§ **Stated problem**
Output every line below exactly.

--- begin ---

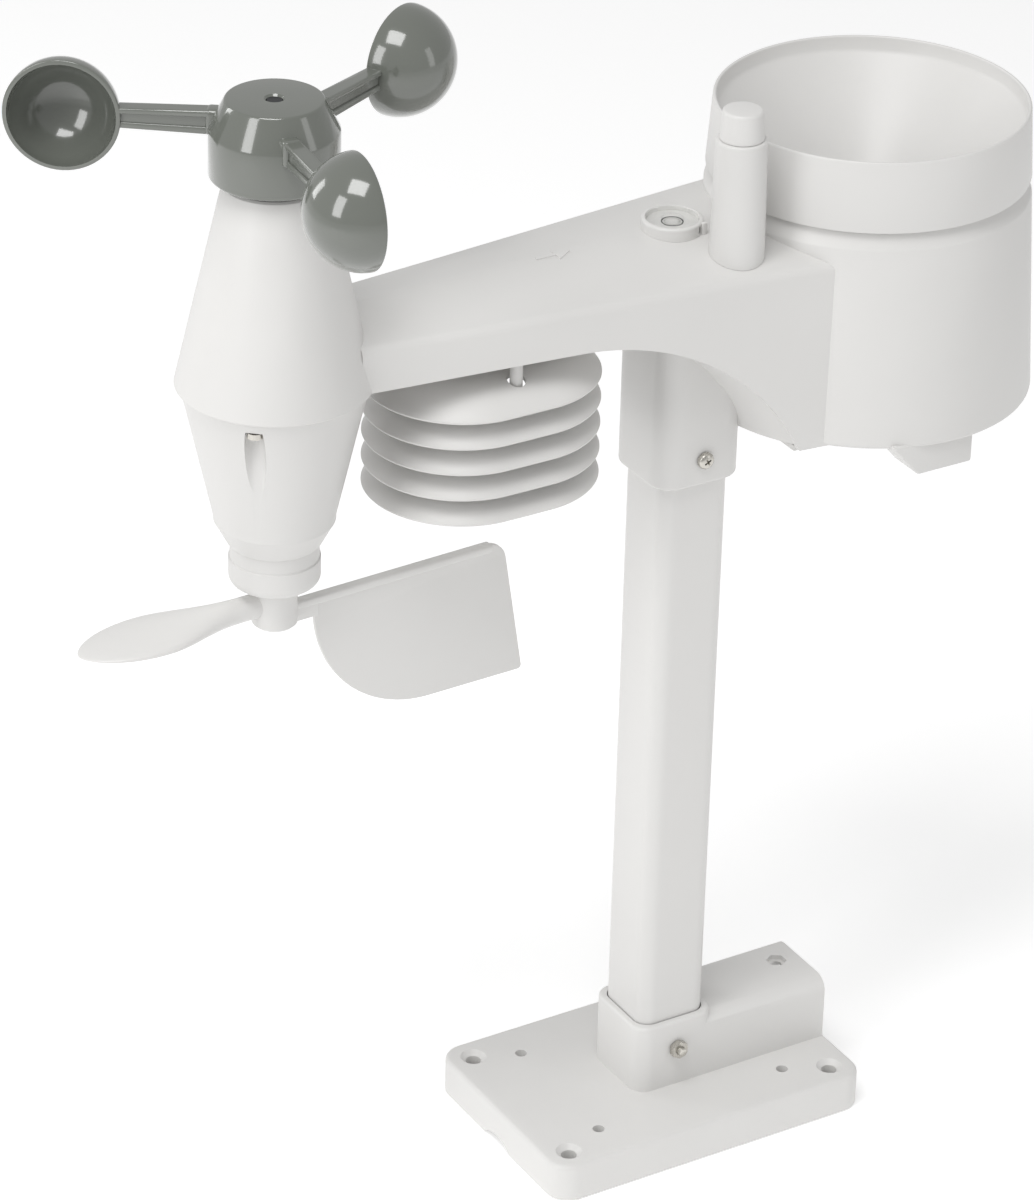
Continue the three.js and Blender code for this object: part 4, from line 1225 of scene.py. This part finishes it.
# %% Lights
bpy.context.scene.view_settings.view_transform = "Standard"
world = bpy.context.scene.world or bpy.data.worlds.new("studio")
bpy.context.scene.world = world
world.use_nodes = True
background = world.node_tree.nodes["Background"]
background.inputs["Color"].default_value = linear("#FFFFFF")
background.inputs["Strength"].default_value = 0.5


def soft_box(name, place, aim, size, watts):
    light = bpy.data.lights.new(name, "AREA")
    light.shape = "RECTANGLE"
    light.size, light.size_y = size
    light.energy = watts
    lamp = bpy.data.objects.new(name, light)
    lamp.location = place
    lamp.rotation_euler = (Vector(aim) - Vector(place)).to_track_quat("-Z", "Y").to_euler()
    bpy.context.collection.objects.link(lamp)
    return lamp


aim = (-0.04, 0, 0.25)
soft_box("overhead_box", (-0.55, -0.4, 1.7), aim, (0.8, 0.7), 11)
soft_box("left_box", (-1.4, -0.3, 0.95), aim, (0.45, 0.9), 6)
soft_box("right_box", (0.85, -1.2, 0.75), aim, (0.35, 0.9), 1.3)
soft_box("rear_box", (-1.05, 1.25, 0.85), aim, (0.4, 0.7), 3.5)

# %% [markdown]
# The camera looks down on the sensor from its front left. Its place follows from
# a bearing, a height angle and a distance to a point on the object.

# %% Camera
bearing, elevation, roll = (math.radians(a) for a in (-31.38, 29.268, 1.502))
target = Vector((-57.48, 0, 205.64)) * MM
distance = 1604.2 * MM
focal_share = 4.28325  # focal length as a share of the view's height
back = Vector((math.sin(bearing) * math.cos(elevation),
               -math.cos(bearing) * math.cos(elevation),
               math.sin(elevation)))
right = Vector((math.cos(bearing), math.sin(bearing), 0))
up = back.cross(right)
turned_right = right * math.cos(roll) + up * math.sin(roll)
turned_up = up * math.cos(roll) - right * math.sin(roll)
camera_data = bpy.data.cameras.new("camera")
camera_data.sensor_fit = "VERTICAL"
sensor_mm = 24
camera_data.sensor_height = sensor_mm
camera_data.lens = sensor_mm * focal_share
camera_data.clip_start = 0.05
camera = bpy.data.objects.new("camera", camera_data)
place = target + back * distance
camera.matrix_world = Matrix((
    (turned_right.x, turned_up.x, back.x, place.x),
    (turned_right.y, turned_up.y, back.y, place.y),
    (turned_right.z, turned_up.z, back.z, place.z),
    (0, 0, 0, 1),
))
bpy.context.collection.objects.link(camera)
bpy.context.scene.camera = camera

--- end ---

§ **Task output**
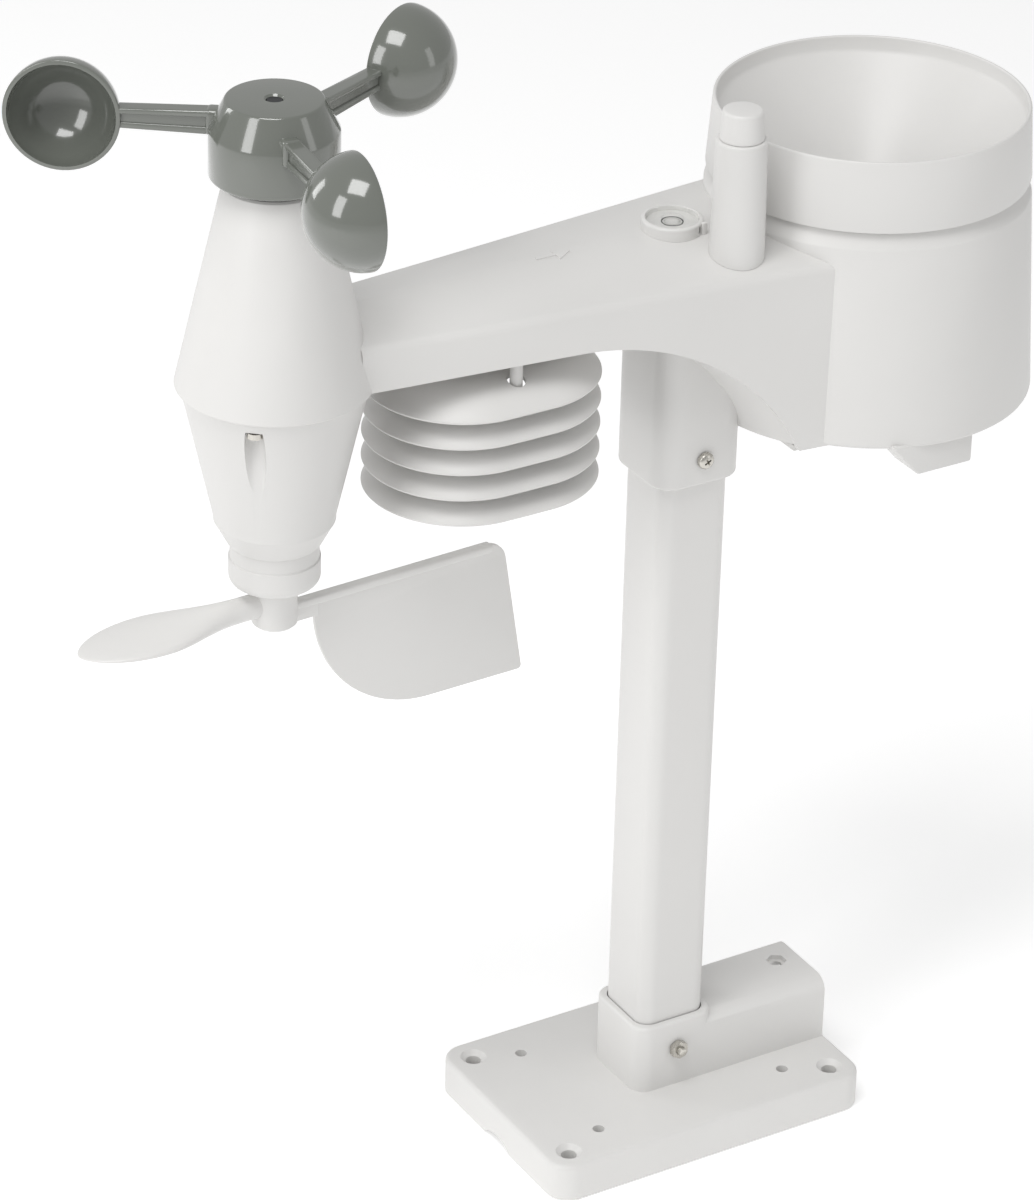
Continue the three.js and Blender code for this object: part 4, from line 1225 of scene.py. This part finishes it.
# %% Lights
bpy.context.scene.view_settings.view_transform = "Standard"
world = bpy.context.scene.world or bpy.data.worlds.new("studio")
bpy.context.scene.world = world
world.use_nodes = True
background = world.node_tree.nodes["Background"]
background.inputs["Color"].default_value = linear("#FFFFFF")
background.inputs["Strength"].default_value = 0.5


def soft_box(name, place, aim, size, watts):
    light = bpy.data.lights.new(name, "AREA")
    light.shape = "RECTANGLE"
    light.size, light.size_y = size
    light.energy = watts
    lamp = bpy.data.objects.new(name, light)
    lamp.location = place
    lamp.rotation_euler = (Vector(aim) - Vector(place)).to_track_quat("-Z", "Y").to_euler()
    bpy.context.collection.objects.link(lamp)
    return lamp


aim = (-0.04, 0, 0.25)
soft_box("overhead_box", (-0.55, -0.4, 1.7), aim, (0.8, 0.7), 11)
soft_box("left_box", (-1.4, -0.3, 0.95), aim, (0.45, 0.9), 6)
soft_box("right_box", (0.85, -1.2, 0.75), aim, (0.35, 0.9), 1.3)
soft_box("rear_box", (-1.05, 1.25, 0.85), aim, (0.4, 0.7), 3.5)

# %% [markdown]
# The camera looks down on the sensor from its front left. Its place follows from
# a bearing, a height angle and a distance to a point on the object.

# %% Camera
bearing, elevation, roll = (math.radians(a) for a in (-31.38, 29.268, 1.502))
target = Vector((-57.48, 0, 205.64)) * MM
distance = 1604.2 * MM
focal_share = 4.28325  # focal length as a share of the view's height
back = Vector((math.sin(bearing) * math.cos(elevation),
               -math.cos(bearing) * math.cos(elevation),
               math.sin(elevation)))
right = Vector((math.cos(bearing), math.sin(bearing), 0))
up = back.cross(right)
turned_right = right * math.cos(roll) + up * math.sin(roll)
turned_up = up * math.cos(roll) - right * math.sin(roll)
camera_data = bpy.data.cameras.new("camera")
camera_data.sensor_fit = "VERTICAL"
sensor_mm = 24
camera_data.sensor_height = sensor_mm
camera_data.lens = sensor_mm * focal_share
camera_data.clip_start = 0.05
camera = bpy.data.objects.new("camera", camera_data)
place = target + back * distance
camera.matrix_world = Matrix((
    (turned_right.x, turned_up.x, back.x, place.x),
    (turned_right.y, turned_up.y, back.y, place.y),
    (turned_right.z, turned_up.z, back.z, place.z),
    (0, 0, 0, 1),
))
bpy.context.collection.objects.link(camera)
bpy.context.scene.camera = camera